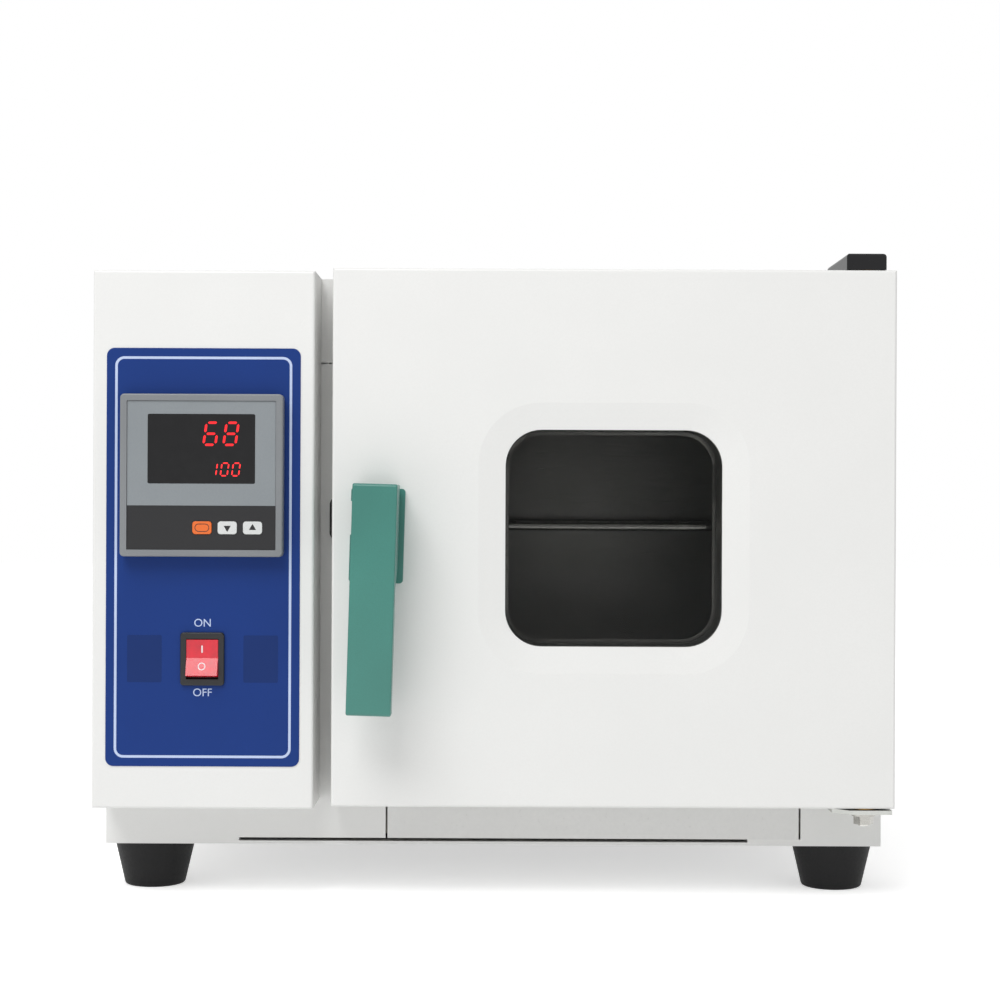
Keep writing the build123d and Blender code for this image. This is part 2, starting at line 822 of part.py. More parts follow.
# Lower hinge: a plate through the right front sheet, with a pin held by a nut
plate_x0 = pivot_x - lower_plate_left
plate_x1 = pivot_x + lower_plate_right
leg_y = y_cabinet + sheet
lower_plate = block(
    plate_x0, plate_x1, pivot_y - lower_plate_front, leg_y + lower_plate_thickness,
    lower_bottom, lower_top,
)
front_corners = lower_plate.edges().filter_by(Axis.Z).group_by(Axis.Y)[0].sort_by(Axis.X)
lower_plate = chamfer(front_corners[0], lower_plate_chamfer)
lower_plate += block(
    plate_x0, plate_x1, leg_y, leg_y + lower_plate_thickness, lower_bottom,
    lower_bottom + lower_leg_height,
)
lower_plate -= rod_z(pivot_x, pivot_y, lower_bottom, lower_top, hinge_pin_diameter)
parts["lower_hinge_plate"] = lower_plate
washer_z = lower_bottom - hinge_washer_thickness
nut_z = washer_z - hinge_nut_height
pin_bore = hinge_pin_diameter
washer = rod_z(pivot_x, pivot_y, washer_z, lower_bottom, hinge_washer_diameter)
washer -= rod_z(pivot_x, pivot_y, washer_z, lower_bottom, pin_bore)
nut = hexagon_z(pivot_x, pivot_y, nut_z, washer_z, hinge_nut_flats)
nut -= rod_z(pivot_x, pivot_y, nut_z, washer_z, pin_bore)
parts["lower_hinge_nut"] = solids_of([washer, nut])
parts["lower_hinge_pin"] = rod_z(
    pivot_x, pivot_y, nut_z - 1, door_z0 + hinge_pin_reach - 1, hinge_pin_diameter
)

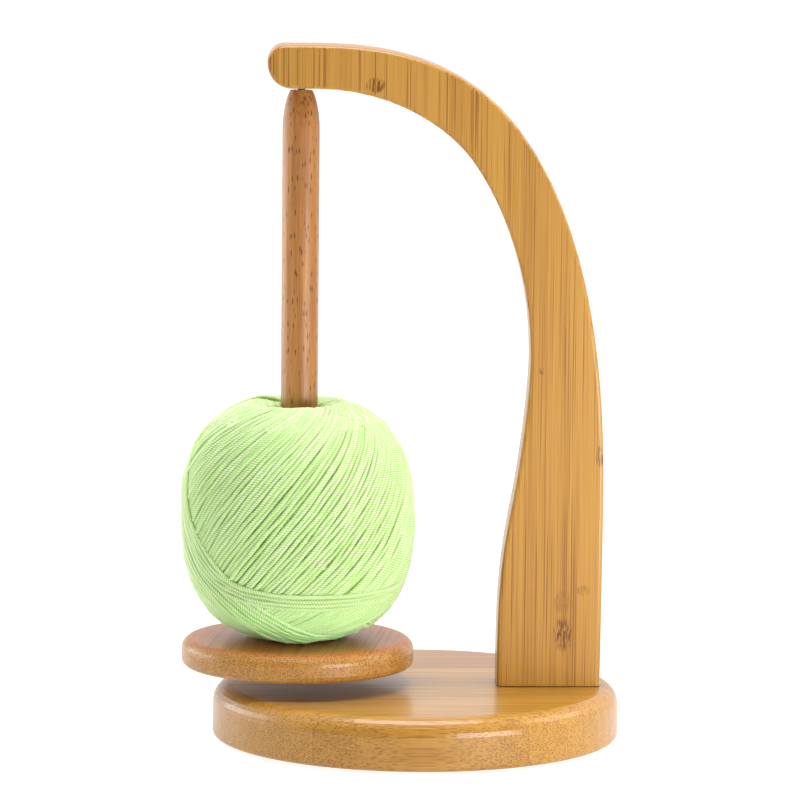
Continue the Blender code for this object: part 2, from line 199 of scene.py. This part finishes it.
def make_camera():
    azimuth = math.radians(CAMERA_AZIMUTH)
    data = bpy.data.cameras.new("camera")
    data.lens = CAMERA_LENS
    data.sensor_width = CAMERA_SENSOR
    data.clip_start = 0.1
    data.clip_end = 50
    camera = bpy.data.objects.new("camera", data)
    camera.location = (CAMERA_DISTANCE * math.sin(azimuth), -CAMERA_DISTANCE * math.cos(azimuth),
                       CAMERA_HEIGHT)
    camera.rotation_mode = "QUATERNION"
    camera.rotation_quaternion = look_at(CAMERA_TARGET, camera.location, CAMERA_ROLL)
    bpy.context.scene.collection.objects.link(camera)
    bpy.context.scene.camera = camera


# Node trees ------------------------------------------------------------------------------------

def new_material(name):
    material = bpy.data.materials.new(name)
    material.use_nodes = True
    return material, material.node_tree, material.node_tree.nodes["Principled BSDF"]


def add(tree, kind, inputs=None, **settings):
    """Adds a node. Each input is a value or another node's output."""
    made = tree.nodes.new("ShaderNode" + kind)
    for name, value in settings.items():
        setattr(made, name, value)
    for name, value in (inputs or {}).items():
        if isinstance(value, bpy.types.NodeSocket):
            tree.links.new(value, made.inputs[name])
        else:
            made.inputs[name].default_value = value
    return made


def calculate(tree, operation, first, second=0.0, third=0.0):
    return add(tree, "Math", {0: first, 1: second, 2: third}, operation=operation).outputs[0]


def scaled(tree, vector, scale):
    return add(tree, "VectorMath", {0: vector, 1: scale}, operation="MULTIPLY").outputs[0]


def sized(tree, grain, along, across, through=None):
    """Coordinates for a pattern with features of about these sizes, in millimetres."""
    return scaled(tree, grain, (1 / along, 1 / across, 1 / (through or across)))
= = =
- _Task directions_
Reproduce each entry above exactly, keeping every word.

- _Finished task_
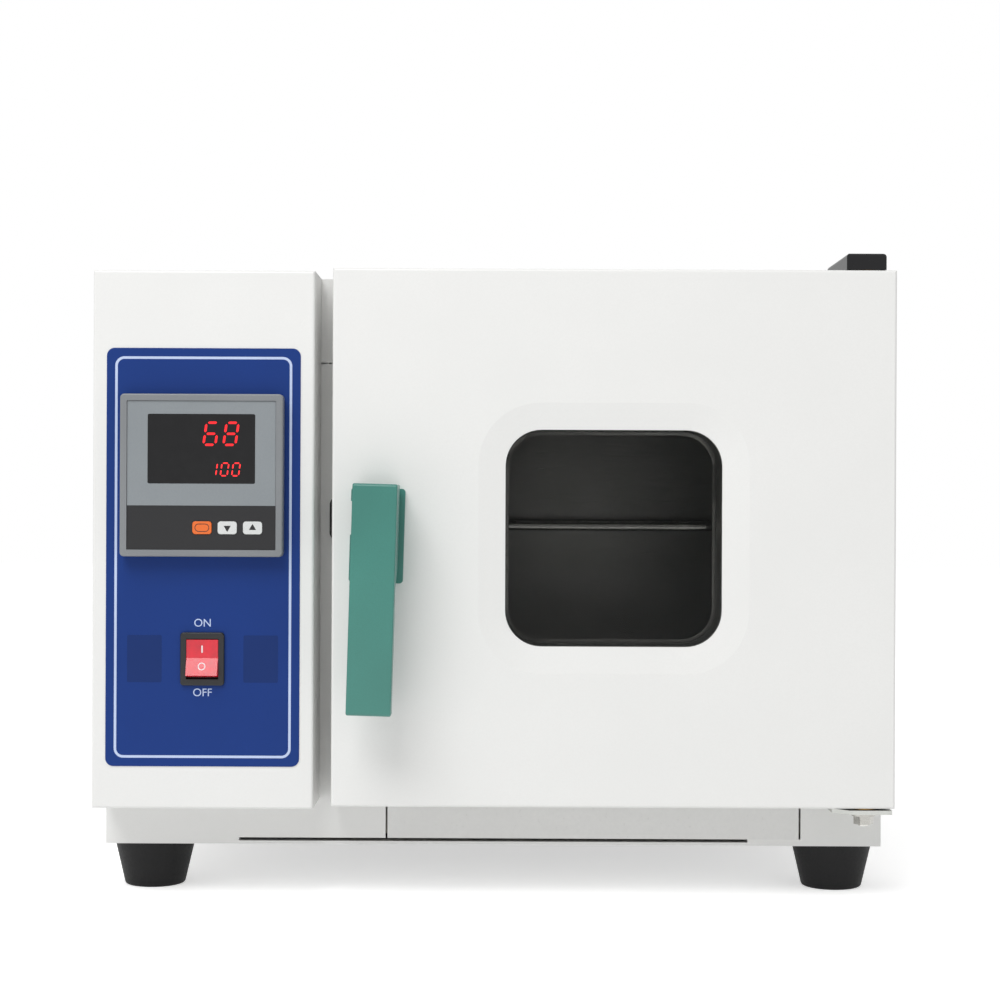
Keep writing the build123d and Blender code for this image. This is part 2, starting at line 822 of part.py. More parts follow.
# Lower hinge: a plate through the right front sheet, with a pin held by a nut
plate_x0 = pivot_x - lower_plate_left
plate_x1 = pivot_x + lower_plate_right
leg_y = y_cabinet + sheet
lower_plate = block(
    plate_x0, plate_x1, pivot_y - lower_plate_front, leg_y + lower_plate_thickness,
    lower_bottom, lower_top,
)
front_corners = lower_plate.edges().filter_by(Axis.Z).group_by(Axis.Y)[0].sort_by(Axis.X)
lower_plate = chamfer(front_corners[0], lower_plate_chamfer)
lower_plate += block(
    plate_x0, plate_x1, leg_y, leg_y + lower_plate_thickness, lower_bottom,
    lower_bottom + lower_leg_height,
)
lower_plate -= rod_z(pivot_x, pivot_y, lower_bottom, lower_top, hinge_pin_diameter)
parts["lower_hinge_plate"] = lower_plate
washer_z = lower_bottom - hinge_washer_thickness
nut_z = washer_z - hinge_nut_height
pin_bore = hinge_pin_diameter
washer = rod_z(pivot_x, pivot_y, washer_z, lower_bottom, hinge_washer_diameter)
washer -= rod_z(pivot_x, pivot_y, washer_z, lower_bottom, pin_bore)
nut = hexagon_z(pivot_x, pivot_y, nut_z, washer_z, hinge_nut_flats)
nut -= rod_z(pivot_x, pivot_y, nut_z, washer_z, pin_bore)
parts["lower_hinge_nut"] = solids_of([washer, nut])
parts["lower_hinge_pin"] = rod_z(
    pivot_x, pivot_y, nut_z - 1, door_z0 + hinge_pin_reach - 1, hinge_pin_diameter
)

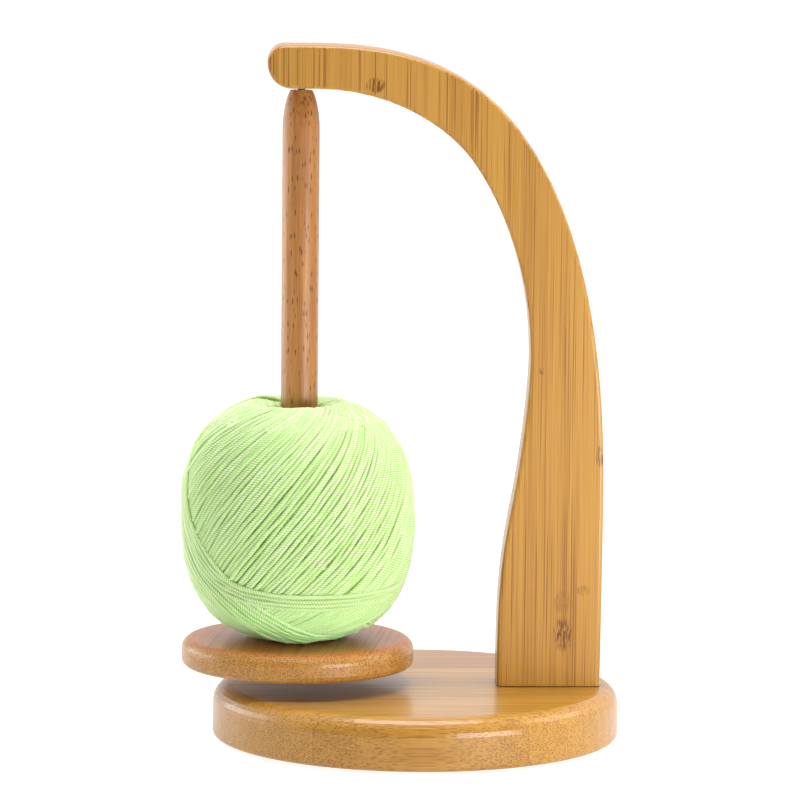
Continue the Blender code for this object: part 2, from line 199 of scene.py. This part finishes it.
def make_camera():
    azimuth = math.radians(CAMERA_AZIMUTH)
    data = bpy.data.cameras.new("camera")
    data.lens = CAMERA_LENS
    data.sensor_width = CAMERA_SENSOR
    data.clip_start = 0.1
    data.clip_end = 50
    camera = bpy.data.objects.new("camera", data)
    camera.location = (CAMERA_DISTANCE * math.sin(azimuth), -CAMERA_DISTANCE * math.cos(azimuth),
                       CAMERA_HEIGHT)
    camera.rotation_mode = "QUATERNION"
    camera.rotation_quaternion = look_at(CAMERA_TARGET, camera.location, CAMERA_ROLL)
    bpy.context.scene.collection.objects.link(camera)
    bpy.context.scene.camera = camera


# Node trees ------------------------------------------------------------------------------------

def new_material(name):
    material = bpy.data.materials.new(name)
    material.use_nodes = True
    return material, material.node_tree, material.node_tree.nodes["Principled BSDF"]


def add(tree, kind, inputs=None, **settings):
    """Adds a node. Each input is a value or another node's output."""
    made = tree.nodes.new("ShaderNode" + kind)
    for name, value in settings.items():
        setattr(made, name, value)
    for name, value in (inputs or {}).items():
        if isinstance(value, bpy.types.NodeSocket):
            tree.links.new(value, made.inputs[name])
        else:
            made.inputs[name].default_value = value
    return made


def calculate(tree, operation, first, second=0.0, third=0.0):
    return add(tree, "Math", {0: first, 1: second, 2: third}, operation=operation).outputs[0]


def scaled(tree, vector, scale):
    return add(tree, "VectorMath", {0: vector, 1: scale}, operation="MULTIPLY").outputs[0]


def sized(tree, grain, along, across, through=None):
    """Coordinates for a pattern with features of about these sizes, in millimetres."""
    return scaled(tree, grain, (1 / along, 1 / across, 1 / (through or across)))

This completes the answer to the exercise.